The appointment of the other Staff of the Office is the prerogative of the President under article 195 of the Constitution. Other staff may also be transferred or seconded to the Office at the request of the Special Prosecutor and the Office may engage the services of relevant professional experts on the recommendation of the Board.
Police and Other powers of the Office
The Special Prosecutor and authorized officers exercise the powers of a police officer specified in the Criminal and Other Offences (Procedure) Act, 1960 (Act 30) or any other enactment. The Office has powers to request for information, make production orders or apply for such orders, powers of search and seizure of documents, search and seizure of tainted or suspected tainted, making freezing orders and applying for freezing orders, realization of property, mutual legal assistance and many other powers to enable the Office to efficiently and effectively discharge its functions under the Act.
Corruption preventive and corrective measures
The third object of the Office as provided for under Section 2 of Act 959, is the preventive function which is not expressly provided for under Section 3 of the Act as a function. It is captured by the omnibus provision mandating the Office to “perform any functions connected with the objects of the Office”. The absence of an express provision on the preventive functions may also be because the investigative, prosecutorial and assets recovery and management functions are impliedly directed towards the prevention of corruption generally.
This matter has now been settled by the provision of Regulation 31 of the Office of the Special Prosecutor (Operations) Regulations, 2018 (L. I. 2374) and has taken into accountant international best practice which shows that almost every efficient and effective anti-corruption agency has well established prevention of corruption division to be a meaningful instrument in the protection of national resources for good governance.

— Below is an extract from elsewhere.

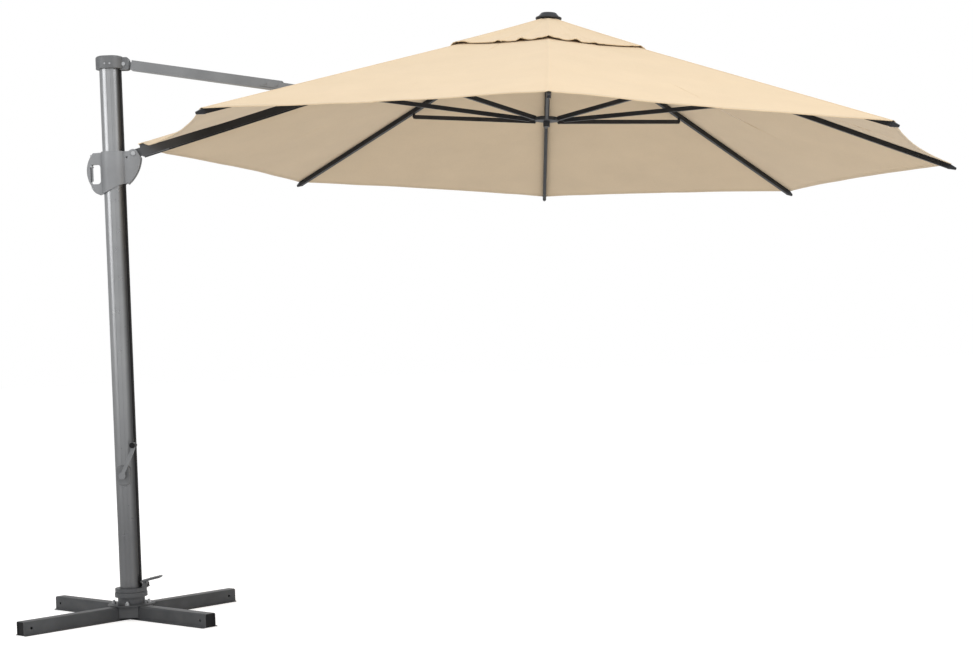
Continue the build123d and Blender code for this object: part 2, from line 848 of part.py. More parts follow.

The Office of the Special Prosecutor, therefore, when fully operationalized will have a prevention of corruption division of the Office whose responsibilities will include:
Receiving, collecting and collating such reports, documents, materials, complaints, allegations, information, and intelligence to undertake the following measures of corruption prevention:
(a) analysis of the risk of corruption;
(b) anti-corruption programmes;
(c) anti-corruption assessment of legislation and drafts legislation,
(d) provision of information in relation to persons applying for or holding a position in the Ministries, Departments and Agencies;
(e) provision of information to the Public Service Commission or other legal entities;
(f) education and information of the public;
(g) publicizing the detected acts of corruption; and
(h) other corruption measures provided by law.

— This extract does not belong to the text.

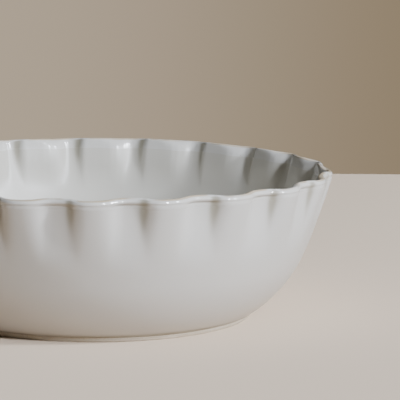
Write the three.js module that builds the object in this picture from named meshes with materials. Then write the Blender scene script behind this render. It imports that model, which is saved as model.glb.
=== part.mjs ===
// A fluted porcelain serving bowl on a turned foot ring, in millimetres.
// +Z is up. The origin is the centre of the foot ring's underside.
// The flutes are ridges in the upper wall: the first one points along -Y and the others follow evenly.
import * as THREE from "three";

// Driving dimensions.
const RIM_RADIUS = 125; // to the outside of the lip on a ridge
const HEIGHT = 77;
const LIP_HEIGHT = 5;
const LIP_SWELL = 0.4; // how far the lip stands out from the glazed wall
const FOOT_HEIGHT = 3; // on the outside, below the belly
const FOOT_TOP_RADIUS = 84.6;
const FOOT_SOLE_OUTER = 82.5;
const FOOT_SOLE_INNER = 77;
const RECESS_RADIUS = 75.5;
const RECESS_HEIGHT = 7; // from the table to the body above the recess
const FLOOR_TOP = 11.5; // the body's floor, under its glaze
const GLAZE = 0.4;
const RIM_BODY_THICKNESS = 3.2;

const FLUTE_COUNT = 21;
const FLUTE_DEPTH = 4;
const FLUTE_FOOT = 44; // the height at which the flutes have faded into the round wall
const RIDGE_HALF = 0.15; // half of a ridge's flat back, as a share of one flute
const HOLLOW_START = 0.35; // where its flank meets the hollow

const WALL_TOP = HEIGHT - LIP_HEIGHT;
const WALL_TOP_RADIUS = RIM_RADIUS - LIP_SWELL - GLAZE;
const BELLY_STEPS = 3;
const WALL_STEPS = 4;

// The two faces of the body, each as two Bezier stretches in a plane through the axis (x is the radius).
const point = (r, z) => new THREE.Vector2(r, z);
const bezier = (a, b, c, d, steps) => new THREE.CubicBezierCurve(a, b, c, d).getPoints(steps);
const joined = (first, second) => [...first, ...second.slice(1)];

function outerBody() {
  const waist = point(109.8, 32);
  const belly = bezier(
    point(FOOT_TOP_RADIUS, FOOT_HEIGHT), point(93.5, 8.6), point(104, 19.5), waist, BELLY_STEPS);
  const wall = bezier(
    waist, point(115.4, 44.5), point(120.3, 59.5), point(WALL_TOP_RADIUS, WALL_TOP), WALL_STEPS);
  return joined(belly, wall);
}

function innerBody() {
  const waist = point(105.6, 33);
  const top = point(WALL_TOP_RADIUS - RIM_BODY_THICKNESS, WALL_TOP);
  const well = bezier(
    point(RECESS_RADIUS, FLOOR_TOP), point(90, FLOOR_TOP), point(99.9, 20.3), waist, BELLY_STEPS);
  const wall = bezier(waist, point(111.2, 45.7), point(116.9, 60), top, WALL_STEPS);
  return joined(well, wall);
}

// Moves a profile sideways by a distance: to its right as it runs upwards, so outwards.
// The two ends stay at their own heights, so that pieces stacked there keep one flat joint.
function offset(profile, distance) {
  return profile.map((p, i) => {
    const before = profile[Math.max(i - 1, 0)];
    const after = profile[Math.min(i + 1, profile.length - 1)];
    const along = after.clone().sub(before).normalize();
    const end = i === 0 || i === profile.length - 1;
    return point(p.x + along.y * distance, end ? p.y : p.y - along.x * distance);
  });
}

// Moves a profile up by a distance where it lies flat and inwards where it stands.
function coated(profile, distance) {
  const moved = offset(profile, -distance);
  moved[0] = point(profile[0].x, profile[0].y + distance);
  return moved;
}

// How deep the flute is at an angle, from 0 on a ridge to 1 in a hollow.
function fluteAt(angle) {
  const turn = (angle / (2 * Math.PI)) * FLUTE_COUNT;
  const away = Math.abs(turn - Math.round(turn));
  return THREE.MathUtils.smoothstep(away, RIDGE_HALF, HOLLOW_START);
}

// The part of the full flute depth that a height has.
function fluteShare(z) {
  return THREE.MathUtils.smoothstep(z, FLUTE_FOOT, HEIGHT);
}

// Four columns to a flute: the two edges of the ridge's back and the two edges of the hollow.
function columnAngles() {
  const stations = [-RIDGE_HALF, RIDGE_HALF, HOLLOW_START, 1 - HOLLOW_START];
  const angles = [];
  for (let flute = 0; flute < FLUTE_COUNT; flute += 1) {
    for (const station of stations) {
      angles.push(((flute + station) / FLUTE_COUNT) * 2 * Math.PI);
    }
  }
  return angles;
}

// Carries a section round the axis. A section is a list of points that runs with the solid on its left,
// anticlockwise with the radius to the right and z up. It starts and ends on the axis, or closes on itself.
function turned(section) {
  const angles = columnAngles();
  const positions = [];
  const isPole = section.map((p) => p.x === 0);
  const first = section.map((p, row) => {
    const start = positions.length / 3;
    for (const angle of isPole[row] ? [0] : angles) {
      const radius = isPole[row] ? 0 : p.x - FLUTE_DEPTH * fluteShare(p.y) * fluteAt(angle);
      positions.push(radius * Math.sin(angle), -radius * Math.cos(angle), p.y);
    }
    return start;
  });
  const at = (row, column) => first[row] + (isPole[row] ? 0 : column % angles.length);
  const closed = !isPole[0];
  const strips = closed ? section.length : section.length - 1;
  const index = [];
  for (let row = 0; row < strips; row += 1) {
    const next = (row + 1) % section.length;
    // One rule for the diagonal, by height, gives two pieces that share a surface the same faces.
    const rises = section[next].y >= section[row].y;
    for (let column = 0; column < angles.length; column += 1) {
      const a = at(row, column);
      const b = at(row, column + 1);
      const c = at(next, column + 1);
      const d = at(next, column);
      const faces = rises ? [[a, b, c], [a, c, d]] : [[a, b, d], [b, c, d]];
      for (const face of faces) {
        if (new Set(face).size === 3) index.push(...face);
      }
    }
  }
  const geometry = new THREE.BufferGeometry();
  geometry.setAttribute("position", new THREE.Float32BufferAttribute(positions, 3));
  geometry.setIndex(index);
  geometry.computeVertexNormals();
  return geometry;
}

const porcelain = new THREE.MeshStandardMaterial({ color: 0xe9e4da, roughness: 0.8, metalness: 0 });
const bareClay = new THREE.MeshStandardMaterial({ color: 0xc2b39d, roughness: 0.85, metalness: 0 });
const glaze = new THREE.MeshStandardMaterial({ color: 0xe6e5e1, roughness: 0.15, metalness: 0 });
const innerGlazeFinish = new THREE.MeshStandardMaterial({ color: 0xe8e8e6, roughness: 0.12, metalness: 0 });
const lipGlaze = new THREE.MeshStandardMaterial({ color: 0xdfd9ce, roughness: 0.18, metalness: 0 });

function piece(name, section, material) {
  const mesh = new THREE.Mesh(turned(section), material);
  mesh.name = name;
  return mesh;
}

// The fired porcelain body: floor, belly and fluted wall, up to the joint with the lip.
function bowlBody() {
  const underside = [point(0, RECESS_HEIGHT), point(RECESS_RADIUS, RECESS_HEIGHT)];
  const floor = point(0, FLOOR_TOP);
  return piece("bowl_body", [...underside, ...outerBody(), ...innerBody().reverse(), floor], porcelain);
}

// The ring that the bowl stands on. Its slanted top meets the body, and its flat sole meets the table.
function footRing() {
  const edge = 0.6; // the sole's rounded-off corners
  const section = [
    point(FOOT_SOLE_INNER, 0),
    point(FOOT_SOLE_OUTER, 0),
    point(FOOT_SOLE_OUTER + edge, edge),
    point(FOOT_TOP_RADIUS, FOOT_HEIGHT),
    point(RECESS_RADIUS, RECESS_HEIGHT),
    point(FOOT_SOLE_INNER - edge, edge),
  ];
  return piece("foot_ring", section, bareClay);
}

// The rounded lip that closes the wall and follows its flutes.
function rimLip() {
  const outside = WALL_TOP_RADIUS + GLAZE;
  const inside = WALL_TOP_RADIUS - RIM_BODY_THICKNESS - GLAZE;
  const crown = (outside + inside) / 2;
  const section = [
    point(inside, WALL_TOP),
    point(outside, WALL_TOP),
    point(RIM_RADIUS, WALL_TOP + 0.45 * LIP_HEIGHT),
    point(crown + 1.2, HEIGHT - 0.7),
    point(crown, HEIGHT),
    point(crown - 1.2, HEIGHT - 0.7),
    point(inside, WALL_TOP + 0.45 * LIP_HEIGHT),
  ];
  return piece("rim_lip", section, lipGlaze);
}

// The glaze on the outside, from the foot ring to the lip.
function outerGlaze() {
  const body = outerBody();
  return piece("outer_glaze", [...offset(body, GLAZE), ...body.reverse()], glaze);
}

// The glaze on the inside, over the floor and up to the lip.
function innerGlaze() {
  const body = innerBody();
  const face = coated(body, GLAZE);
  const section = [point(0, FLOOR_TOP), ...body, ...face.reverse(), point(0, FLOOR_TOP + GLAZE)];
  return piece("inner_glaze", section, innerGlazeFinish);
}

// The disc of glaze in the recess under the bowl.
function undersideGlaze() {
  const section = [
    point(0, RECESS_HEIGHT - GLAZE),
    point(RECESS_RADIUS - 1, RECESS_HEIGHT - GLAZE),
    point(RECESS_RADIUS - 1, RECESS_HEIGHT),
    point(0, RECESS_HEIGHT),
  ];
  return piece("underside_glaze", section, glaze);
}

const bowl = new THREE.Group();
bowl.add(bowlBody(), footRing(), rimLip(), outerGlaze(), innerGlaze(), undersideGlaze());

export default bowl;
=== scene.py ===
"""A hand-fluted porcelain serving bowl, glazed in white, on a bare turned foot ring.

The bowl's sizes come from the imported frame. Each piece is a surface carried round the bowl's axis, and its
upper wall follows the path of the flutes. Lengths inside the classes are in millimetres, and meshes are in
metres. Angles go round the axis from the front towards the right.
"""

import logging
import math
from dataclasses import dataclass
from enum import Enum

import bpy
import numpy as np
from mathutils import Matrix, Vector


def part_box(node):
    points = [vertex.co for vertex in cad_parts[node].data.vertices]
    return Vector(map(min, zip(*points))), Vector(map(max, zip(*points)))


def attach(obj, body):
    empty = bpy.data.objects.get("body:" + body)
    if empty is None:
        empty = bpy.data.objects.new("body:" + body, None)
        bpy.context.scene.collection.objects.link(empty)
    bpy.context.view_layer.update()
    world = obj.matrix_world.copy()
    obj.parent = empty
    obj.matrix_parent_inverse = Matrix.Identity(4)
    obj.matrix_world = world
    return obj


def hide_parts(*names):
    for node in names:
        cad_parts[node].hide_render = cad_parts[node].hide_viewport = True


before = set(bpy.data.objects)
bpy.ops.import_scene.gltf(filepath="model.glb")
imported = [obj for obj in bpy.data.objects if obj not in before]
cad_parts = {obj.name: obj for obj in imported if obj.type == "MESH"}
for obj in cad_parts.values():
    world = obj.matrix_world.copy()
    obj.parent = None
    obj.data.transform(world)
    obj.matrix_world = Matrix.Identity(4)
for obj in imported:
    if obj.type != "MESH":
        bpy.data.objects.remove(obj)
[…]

2. The Office is to identify the causes that advance corruption to facilitate corruption prevention including:
(a) deficiencies in regulatory enactments, regulations or procedures;
(b) deficiencies in administration of institutions, including lack of internal control
mechanisms or deficient mechanisms;
(c) individual interest, including greed, lack of ethicalness and legal awareness; and
(d) external influences, including public attitude, culture and traditions.
The foregoing activities of the prevention of corruption division are intended to guide the analysis and formulation of corrective measures that will ensure effective corruption prevention and selection.

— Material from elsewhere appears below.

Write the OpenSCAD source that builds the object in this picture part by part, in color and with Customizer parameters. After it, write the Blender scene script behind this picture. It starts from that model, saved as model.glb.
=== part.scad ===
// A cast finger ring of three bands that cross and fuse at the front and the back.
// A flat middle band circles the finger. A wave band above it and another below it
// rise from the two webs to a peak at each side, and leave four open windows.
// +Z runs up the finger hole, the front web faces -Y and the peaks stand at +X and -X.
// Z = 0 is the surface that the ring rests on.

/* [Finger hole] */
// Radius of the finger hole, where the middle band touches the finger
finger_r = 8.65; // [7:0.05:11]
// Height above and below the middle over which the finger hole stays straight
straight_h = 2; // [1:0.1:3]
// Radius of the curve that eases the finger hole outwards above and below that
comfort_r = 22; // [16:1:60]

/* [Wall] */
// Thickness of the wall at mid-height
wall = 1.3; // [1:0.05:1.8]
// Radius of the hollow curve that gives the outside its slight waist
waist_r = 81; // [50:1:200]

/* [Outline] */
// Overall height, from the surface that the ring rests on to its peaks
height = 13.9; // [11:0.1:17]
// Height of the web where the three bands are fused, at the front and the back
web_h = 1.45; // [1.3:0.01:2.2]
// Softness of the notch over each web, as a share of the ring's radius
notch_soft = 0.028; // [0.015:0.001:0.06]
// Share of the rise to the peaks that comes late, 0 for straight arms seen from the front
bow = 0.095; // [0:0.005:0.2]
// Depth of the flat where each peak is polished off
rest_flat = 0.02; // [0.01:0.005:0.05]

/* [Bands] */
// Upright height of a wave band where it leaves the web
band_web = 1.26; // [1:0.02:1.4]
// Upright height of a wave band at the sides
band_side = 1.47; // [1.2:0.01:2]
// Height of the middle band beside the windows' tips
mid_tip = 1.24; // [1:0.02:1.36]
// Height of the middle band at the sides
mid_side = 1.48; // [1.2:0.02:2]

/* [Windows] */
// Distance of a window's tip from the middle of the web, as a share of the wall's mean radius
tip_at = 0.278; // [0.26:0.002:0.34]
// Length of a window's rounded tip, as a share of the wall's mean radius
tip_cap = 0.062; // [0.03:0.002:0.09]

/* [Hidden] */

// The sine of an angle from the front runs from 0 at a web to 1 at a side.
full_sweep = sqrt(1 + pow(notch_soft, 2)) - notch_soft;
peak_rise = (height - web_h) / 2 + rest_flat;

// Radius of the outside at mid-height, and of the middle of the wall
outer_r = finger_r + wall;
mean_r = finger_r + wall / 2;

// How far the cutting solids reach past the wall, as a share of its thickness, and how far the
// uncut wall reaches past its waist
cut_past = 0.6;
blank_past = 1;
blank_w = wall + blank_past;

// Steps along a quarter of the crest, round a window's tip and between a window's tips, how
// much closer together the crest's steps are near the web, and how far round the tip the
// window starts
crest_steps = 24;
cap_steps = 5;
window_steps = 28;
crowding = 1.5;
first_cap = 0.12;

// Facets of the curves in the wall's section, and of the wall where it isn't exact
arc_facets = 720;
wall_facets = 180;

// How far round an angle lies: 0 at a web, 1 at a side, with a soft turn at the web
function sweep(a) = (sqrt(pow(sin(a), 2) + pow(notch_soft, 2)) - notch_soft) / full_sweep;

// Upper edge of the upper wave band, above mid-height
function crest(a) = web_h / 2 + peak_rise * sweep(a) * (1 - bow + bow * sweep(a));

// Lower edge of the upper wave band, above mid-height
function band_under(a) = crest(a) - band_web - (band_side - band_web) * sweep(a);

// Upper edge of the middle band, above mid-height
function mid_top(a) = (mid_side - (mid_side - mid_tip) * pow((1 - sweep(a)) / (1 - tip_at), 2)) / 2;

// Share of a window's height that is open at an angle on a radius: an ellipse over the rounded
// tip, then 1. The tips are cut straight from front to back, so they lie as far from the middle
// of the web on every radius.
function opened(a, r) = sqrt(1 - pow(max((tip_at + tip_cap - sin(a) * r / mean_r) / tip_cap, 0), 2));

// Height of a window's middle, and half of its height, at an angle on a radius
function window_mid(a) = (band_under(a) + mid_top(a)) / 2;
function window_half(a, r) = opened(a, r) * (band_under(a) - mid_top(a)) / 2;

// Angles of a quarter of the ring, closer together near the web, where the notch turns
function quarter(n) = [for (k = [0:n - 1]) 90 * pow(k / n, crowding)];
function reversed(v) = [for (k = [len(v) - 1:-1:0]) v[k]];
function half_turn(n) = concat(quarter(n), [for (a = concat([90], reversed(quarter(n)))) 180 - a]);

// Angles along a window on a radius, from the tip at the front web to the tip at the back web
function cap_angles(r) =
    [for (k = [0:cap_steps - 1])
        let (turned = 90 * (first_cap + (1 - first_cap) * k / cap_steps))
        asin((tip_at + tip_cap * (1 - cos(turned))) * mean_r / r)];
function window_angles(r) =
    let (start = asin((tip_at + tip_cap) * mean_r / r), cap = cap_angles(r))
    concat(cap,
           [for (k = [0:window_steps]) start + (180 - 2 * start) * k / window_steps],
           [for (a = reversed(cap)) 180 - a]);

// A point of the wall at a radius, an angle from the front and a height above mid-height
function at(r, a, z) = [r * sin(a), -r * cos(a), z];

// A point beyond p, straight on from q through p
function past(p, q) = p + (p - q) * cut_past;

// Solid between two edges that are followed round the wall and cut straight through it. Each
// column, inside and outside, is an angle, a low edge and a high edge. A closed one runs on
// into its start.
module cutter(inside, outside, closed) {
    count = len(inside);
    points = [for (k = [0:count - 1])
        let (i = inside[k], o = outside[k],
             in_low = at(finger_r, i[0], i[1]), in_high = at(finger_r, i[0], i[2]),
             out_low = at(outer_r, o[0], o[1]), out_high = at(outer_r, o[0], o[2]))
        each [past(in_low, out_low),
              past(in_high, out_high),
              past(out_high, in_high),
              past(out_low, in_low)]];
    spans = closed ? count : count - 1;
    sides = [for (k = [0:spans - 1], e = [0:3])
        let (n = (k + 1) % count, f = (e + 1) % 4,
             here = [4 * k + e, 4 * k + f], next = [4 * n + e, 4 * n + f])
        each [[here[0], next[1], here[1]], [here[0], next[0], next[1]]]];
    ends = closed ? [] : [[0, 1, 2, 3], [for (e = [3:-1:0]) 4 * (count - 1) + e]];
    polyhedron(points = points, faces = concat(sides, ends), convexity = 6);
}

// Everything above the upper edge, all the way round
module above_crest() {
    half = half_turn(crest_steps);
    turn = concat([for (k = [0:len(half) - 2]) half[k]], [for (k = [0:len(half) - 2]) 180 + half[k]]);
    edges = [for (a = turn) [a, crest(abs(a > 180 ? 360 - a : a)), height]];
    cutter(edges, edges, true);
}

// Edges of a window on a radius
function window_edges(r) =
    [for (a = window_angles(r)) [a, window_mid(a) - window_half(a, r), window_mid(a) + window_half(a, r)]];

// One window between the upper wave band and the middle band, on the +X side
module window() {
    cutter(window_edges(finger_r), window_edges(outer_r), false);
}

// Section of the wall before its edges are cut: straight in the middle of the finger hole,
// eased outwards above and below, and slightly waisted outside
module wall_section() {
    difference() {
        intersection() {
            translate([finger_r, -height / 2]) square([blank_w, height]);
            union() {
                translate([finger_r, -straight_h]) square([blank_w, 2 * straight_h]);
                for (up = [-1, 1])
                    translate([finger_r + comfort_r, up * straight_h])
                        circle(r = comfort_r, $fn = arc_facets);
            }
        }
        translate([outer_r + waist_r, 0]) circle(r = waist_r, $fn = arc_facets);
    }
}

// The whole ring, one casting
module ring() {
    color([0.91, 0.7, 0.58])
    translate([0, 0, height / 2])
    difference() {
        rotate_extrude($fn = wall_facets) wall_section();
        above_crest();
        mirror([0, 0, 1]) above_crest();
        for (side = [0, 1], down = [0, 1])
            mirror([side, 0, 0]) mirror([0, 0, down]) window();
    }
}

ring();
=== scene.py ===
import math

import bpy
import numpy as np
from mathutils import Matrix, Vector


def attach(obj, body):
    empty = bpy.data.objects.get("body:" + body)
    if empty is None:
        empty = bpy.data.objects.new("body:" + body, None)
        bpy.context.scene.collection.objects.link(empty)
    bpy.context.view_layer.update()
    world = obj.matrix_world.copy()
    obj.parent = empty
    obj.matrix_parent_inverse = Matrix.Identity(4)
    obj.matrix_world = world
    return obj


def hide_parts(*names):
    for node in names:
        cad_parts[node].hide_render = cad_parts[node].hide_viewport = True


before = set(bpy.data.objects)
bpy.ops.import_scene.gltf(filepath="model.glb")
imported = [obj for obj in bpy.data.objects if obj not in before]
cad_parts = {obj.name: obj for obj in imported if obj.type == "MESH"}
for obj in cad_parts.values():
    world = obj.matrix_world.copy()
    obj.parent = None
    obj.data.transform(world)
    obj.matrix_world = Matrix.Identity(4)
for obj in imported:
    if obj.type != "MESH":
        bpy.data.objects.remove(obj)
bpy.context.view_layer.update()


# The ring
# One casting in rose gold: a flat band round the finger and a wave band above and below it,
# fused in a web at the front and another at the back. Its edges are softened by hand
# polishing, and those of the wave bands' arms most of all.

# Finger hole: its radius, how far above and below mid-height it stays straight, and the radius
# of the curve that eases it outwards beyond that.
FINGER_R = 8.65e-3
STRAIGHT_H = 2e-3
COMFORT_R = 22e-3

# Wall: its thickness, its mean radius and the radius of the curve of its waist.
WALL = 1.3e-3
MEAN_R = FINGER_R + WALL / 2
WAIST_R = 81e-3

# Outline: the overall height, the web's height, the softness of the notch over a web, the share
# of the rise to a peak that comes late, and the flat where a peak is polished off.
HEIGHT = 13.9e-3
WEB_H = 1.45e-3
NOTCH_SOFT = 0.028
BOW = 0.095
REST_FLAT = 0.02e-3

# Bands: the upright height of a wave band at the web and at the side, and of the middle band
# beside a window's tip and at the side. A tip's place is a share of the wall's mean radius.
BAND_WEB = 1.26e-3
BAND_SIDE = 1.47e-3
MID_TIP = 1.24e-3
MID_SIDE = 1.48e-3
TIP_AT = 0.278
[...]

A stitch in time, they say, saves nine. An efficient and effective prevention of corruption division and programme greatly reduces the opportunity for corruption and makes corruption a high risk enterprise for those who may contemplate engaging in it. In my submission, this division when fully operationalized, may constitute the most effective role of the Office of the Special Prosecutor in the protection of national resources. A successful prevention of corruption programme builds a culture of integrity in the body politic and makes it easier to detect and deal swiftly with corrupt elements within the body politic through investigation, prosecution, and assets recovery and management of proceeds of corruption for the protection of national resources.
JURISDICTION OF THE OFFICE AS FUNDAMENTAL TO AN ULTIMATE ROLE IN PROTECTING NATIONAL RESOURCES
The foregoing analysis and exposition of the functions and structure of the Office demonstrates that an effective and efficient corruption prevention strategy and tactics reduces the necessity for investigation and prosecution of corruption and corruption-related offences. While prevention may be the carrot, deterrence of the crime of corruption needs the stick and this is what makes the jurisdiction of the Office of the Special Prosecutor in the investigation and prosecution of corruption and corruption-related offences very important to its ability to efficiently protect national resources which have the propensity to be squandered through corruption and related offences.
The black letter rules that make up the Office of the Special Prosecutor Act, 2017 (Act 959) read on the surface, appear to set a firm foundation for the Office so as to make a major contribution as never before, in the protection of national resource in so far as the prevention, investigation, and prosecution of corruption and corruption-related offences, and the recovery of assets and the management of proceeds of corruption are concerned. The efficiency and efficacy of the role of the Office to protect national resources depends not so much on the black letter rules, but on the actual investigative and prosecutorial jurisdiction of the Office as provided for in the interpretation section 79 of the Act.
When the average reasonable person on the Madina trotro bus reads the express and literal words of the nine functions of the Office of the Special Prosecutor, he or she cannot be blamed for assuming that the Office is empowered to investigate and prosecute every corruption and corruption-related offence in the Criminal Offences Act, 1960 (Act 29), the Public Procurement Act, 2003 (Act 633) and other relevant laws dealing with corruption and corruption-related offences in Ghana.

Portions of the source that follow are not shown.